Data provided.
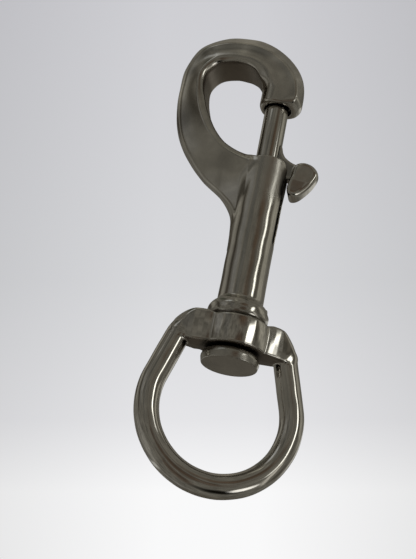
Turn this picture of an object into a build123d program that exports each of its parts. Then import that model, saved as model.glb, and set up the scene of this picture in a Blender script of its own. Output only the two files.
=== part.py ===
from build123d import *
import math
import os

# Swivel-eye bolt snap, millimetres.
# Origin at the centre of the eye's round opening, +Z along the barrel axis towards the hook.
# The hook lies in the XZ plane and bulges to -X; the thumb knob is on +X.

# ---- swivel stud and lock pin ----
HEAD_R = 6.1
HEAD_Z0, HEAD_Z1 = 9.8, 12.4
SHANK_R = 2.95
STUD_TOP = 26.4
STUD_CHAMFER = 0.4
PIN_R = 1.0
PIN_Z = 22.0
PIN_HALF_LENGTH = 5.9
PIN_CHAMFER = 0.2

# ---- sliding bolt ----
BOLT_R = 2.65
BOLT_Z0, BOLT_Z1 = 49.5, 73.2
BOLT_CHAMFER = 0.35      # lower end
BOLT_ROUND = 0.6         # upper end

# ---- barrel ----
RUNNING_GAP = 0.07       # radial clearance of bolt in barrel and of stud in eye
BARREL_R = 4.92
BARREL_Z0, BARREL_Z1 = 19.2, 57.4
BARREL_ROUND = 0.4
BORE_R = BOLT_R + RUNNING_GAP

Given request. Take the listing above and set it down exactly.

Task solution.
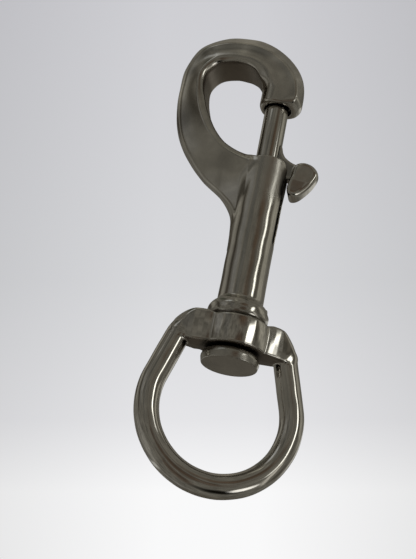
Turn this picture of an object into a build123d program that exports each of its parts. Then import that model, saved as model.glb, and set up the scene of this picture in a Blender script of its own. Output only the two files.
=== part.py ===
from build123d import *
import math
import os

# Swivel-eye bolt snap, millimetres.
# Origin at the centre of the eye's round opening, +Z along the barrel axis towards the hook.
# The hook lies in the XZ plane and bulges to -X; the thumb knob is on +X.

# ---- swivel stud and lock pin ----
HEAD_R = 6.1
HEAD_Z0, HEAD_Z1 = 9.8, 12.4
SHANK_R = 2.95
STUD_TOP = 26.4
STUD_CHAMFER = 0.4
PIN_R = 1.0
PIN_Z = 22.0
PIN_HALF_LENGTH = 5.9
PIN_CHAMFER = 0.2

# ---- sliding bolt ----
BOLT_R = 2.65
BOLT_Z0, BOLT_Z1 = 49.5, 73.2
BOLT_CHAMFER = 0.35      # lower end
BOLT_ROUND = 0.6         # upper end

# ---- barrel ----
RUNNING_GAP = 0.07       # radial clearance of bolt in barrel and of stud in eye
BARREL_R = 4.92
BARREL_Z0, BARREL_Z1 = 19.2, 57.4
BARREL_ROUND = 0.4
BORE_R = BOLT_R + RUNNING_GAP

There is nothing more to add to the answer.